Investigation on the surface damage mechanism of single-crystal γ-TiAl alloy with pore defects based on nanocutting

Abstract

The γ-TiAl alloy is highly regarded as one of the most promising materials in the aerospace industry. Nonetheless, pore defects are an unavoidable challenge during its manufacturing process. To thoroughly examine the impact of these defects on the surface damage mechanism during the nanometric cutting of γ-TiAl alloy, this study utilizes molecular dynamics (MD) simulations to analyze the nanometric cutting of single-crystal γ-TiAl alloy containing pore defects. The research explores the influence of various cutting parameters and pore defect radii on cutting forces, atomic migration and surface morphology, stress and strain, sub-surface defect evolution and atomic phase transformation, and dislocation dynamics, with the goal of clarifying the surface damage mechanisms in nanometric cutting.The findings indicate that as the pore defect radius increases, the disparity between Fx and Fz becomes more pronounced, the Von Mises stress within the chip decreases, and the thickness of the sub-surface defect structure layer diminishes. When the pore defect radius is 15 Å, a "shear-off" phenomenon is observed on the cutting surface, with Fx values ranging from 2.5 to 7 times those of Fz. An increase in cutting depth results in a broader side flow width of the surface chip, raising the proportion of atoms from layers without pore defects within the chip.
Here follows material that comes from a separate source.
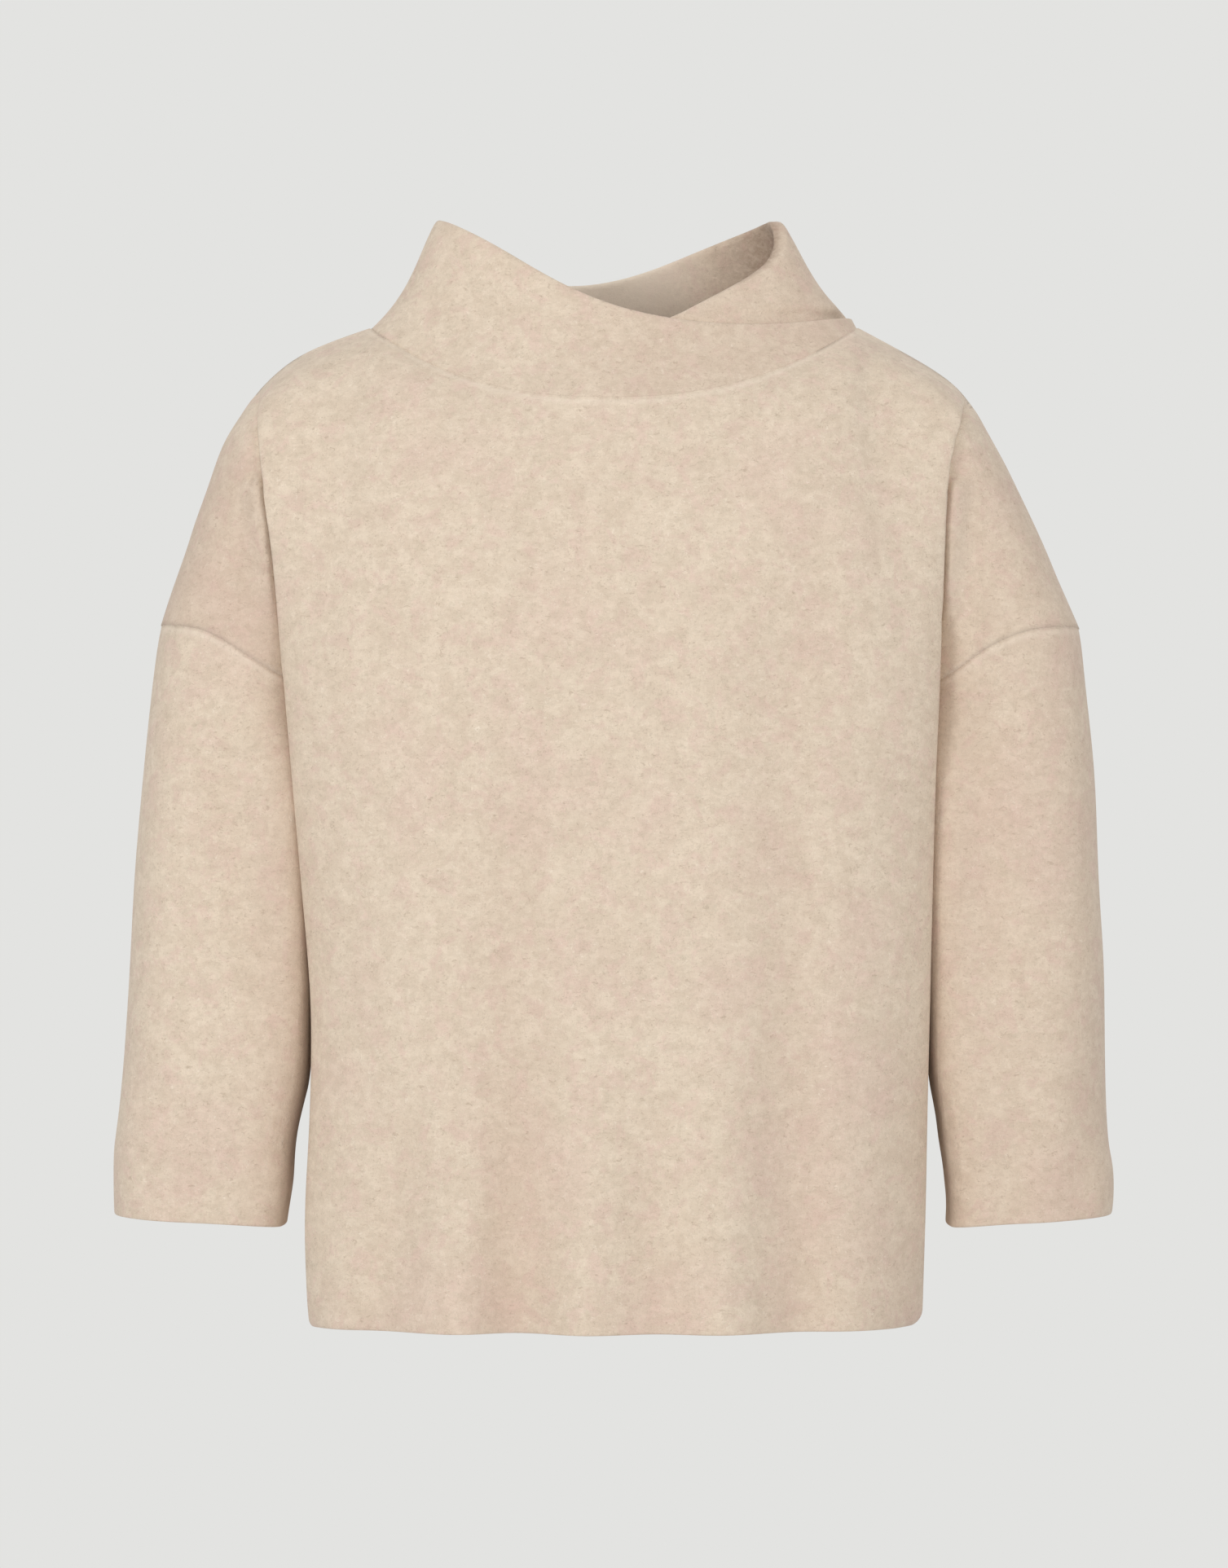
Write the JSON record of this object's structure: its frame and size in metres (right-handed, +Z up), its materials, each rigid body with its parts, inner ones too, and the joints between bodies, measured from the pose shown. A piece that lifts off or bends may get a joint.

At a cutting depth of 20 Å, the matrix with larger pore defects shows a distinct strain distribution profile. The atomic structure of the matrix primarily consists of FCC-structured atoms.At high cutting speeds, when the pore defect radius is 10 Å, an increase in cutting depth from 10 Å to 30 Å leads to a 7.9 % rise in amorphous structure atoms. During the cutting process, dislocations predominantly occur in the shear slip zone and near the pore defects. At a cutting speed of 50 m/s and a cutting depth of 10 Å, the density of 1/6<112>(Shockley) dislocations for a pore defect size of 15 Å is 2.24 times that of a 10 Å defect; at a cutting depth of 30 Å, the density of 1/6<112>(Shockley) dislocations for a 10 Å pore defect is 2.15 times that of a 15 Å defect.